Polyhymnia (founded in 1991), a 20-25-voice a capella chamber chorus directed by Steve Beck, performs good music from all periods (Renaissance to modern) and many cultures, frequently including less-well-known pieces that should be heard more often. Polyhymnia is based in Bethesda Md and gives concerts in Md, DC and Va. Polyhymnia follows a "pay what you will" policy: performances are free but donations are accepted.

=== Children's choirs ===
- Maryland State Boychoir – 150 singer choral ensemble, with young men ages 6–20. Based in Maryland, regularly performs in Washington D.C.
- American Youth Chorus, affiliate of the Congressional Chorus, for youth 8 to 14 from all over the Washington metropolitan area.
- Cantate Children's and Youth Choir of Central Virginia – brings classical choral music to the children and youth of Central Virginia
- Strathmore Children's Chorus
- Children's Chorus of Washington – 150 singer children’s choral ensemble
- World Children's Choir – Offers rehearsals and performance training for children and teens ages 4 – 18 from the Washington, D.C., area
- D.C. Boys Choir – Offers membership, by audition, to boys ages 9–13 who are enrolled in the D.C. public schools
- Washington Youth Choir – free after school music education and college preparatory program for students ages 13 to 19

=== Barbershop choruses ===
Men's
- Alexandria Harmonizers
- Harmony Express Men's Chorus
- Singing Capital Chorus – Washington chapter of the Barbershop Harmony Society
Women's
- Potomac Harmony Chorus
- Vienna-Falls Chorus of Sweet Adelines International
- Heart of Maryland Chorus-Sweet Adelines

=== A cappella ensembles ===
Washington, D.C., has a very vibrant a cappella scene. Sweet Honey in the Rock, which formed in 1973 and focuses on music rooted in African American culture, has shared a Grammy Award and received multiple Grammy nominations for its children's albums. Afro Blue, an a cappella vocal jazz ensemble based at Howard University, received significant national attention when it placed fourth on season three of the television show The Sing Off in 2011. There are several ″vocal bands″ in the area, while The Capital Hearings bridge the lines between the choral tradition, vocal jazz, and contemporary a cappella.

== Church choirs ==
The Choir of the Basilica is the resident choir of the Basilica of the National Shrine of the Immaculate Conception. The twenty-voice all-professional ensemble gives nearly 100 performances a year, and its performances are often broadcast on the Eternal Word Television Network. The Washington National Cathedral also maintains several resident choirs, including various professional and volunteer ensembles.

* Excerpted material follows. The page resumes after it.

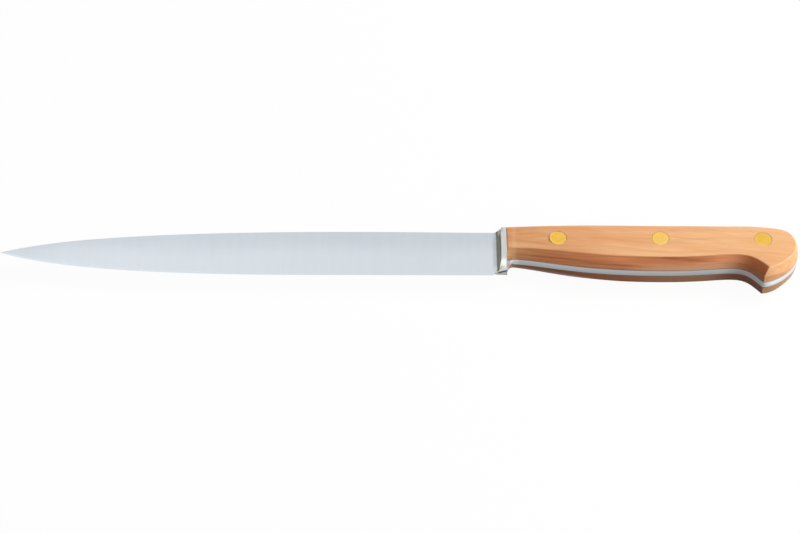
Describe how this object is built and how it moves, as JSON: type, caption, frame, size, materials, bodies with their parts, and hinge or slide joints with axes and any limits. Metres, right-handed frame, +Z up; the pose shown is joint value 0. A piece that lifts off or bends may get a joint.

The area also includes at least 100 other church choirs, composed of varying mixes of volunteer and professional singers. Singer Source, established in 2003, serves as a local clearinghouse to connect area singers with choirs, including for church jobs and other volunteer and professional opportunities.

== Service choirs ==
Several of the nation's military service choirs are based in Washington, D.C., including:
- U.S. Army Chorus – associated with U.S. Army Band
- Soldiers' Chorus (Fort Meade, MD) – associated with U.S. Army Field Band
- Sea Chanters – associated with U.S. Navy Band
- Singing Sergeants – associated with U.S. Air Force Band
Members of the service choirs are typically full-time professionals.

== History ==

The tradition of choral ensembles in the area is longstanding, with ensembles dating back at least as far as the Civil War era.

=== 1850–1880 ===
Early groups included the Washington Saengerbund, established in 1851, of which a successor version continues to exist today.

=== 1880–1910 ===
A Choral Society of 150 voices (later the Washington Choral Society) was organized in the 1883–84 season, giving its first concert on Feb. 23, 1884. Its success delivering "ten consecutive seasons of concerts, oratorios, and operas" was noted in 1893. In 1896, the Choral Society marked the passing of Henry Clay Sherman, musical director of the "original Choral Society," who had again taken charge of musical duties at the beginning of the 1895-96 season. The Choral Society ran into financial trouble in its 22nd season during 1904-05, but it re-organized and continued. In 1906, Sydney Lloyd Wrightson was elected director, but the following year, Wrightson left the organization in the wake of disagreements and founded a Washington Oratorio Society. The Choral Society replaced its popular annual Messiah performance with Handel's Judas Maccabeus in 1908, and may have formally disbanded that year. A performance in 1911 may have been the last to receive media attention.

The Coleridge-Taylor Choral Society was founded in 1901, was made up of 160-200 African-American singers, and sponsored Samuel Coleridge-Taylor's first trip to the United States.

=== 1910–1930 ===
- 1916 – H.E. Cogswell (temporarily) takes over from Wrightson as Washington Oratorio Society director.

=== 1930–1960 ===
In 1930, the Washington Choral Festival Association was organized. It renamed itself as the Washington Choral Society in 1932, using a name "hallowed by historic associations." The Washington Choral Society was taken over by a civic group in 1934, formally dissolved in 1935, and re-formed under the same name shortly thereafter. Its director, Louis A. Potter, resigned in 1949. Soon thereafter, Paul Callaway was offered the directorship, and it was eventually folded into the Cathedral Choral Society which Callaway had previously formed in 1941.

=== 1960 and beyond ===
Many of the major ensembles still active in the Washington area had their origins in the 1960s and early 1970s.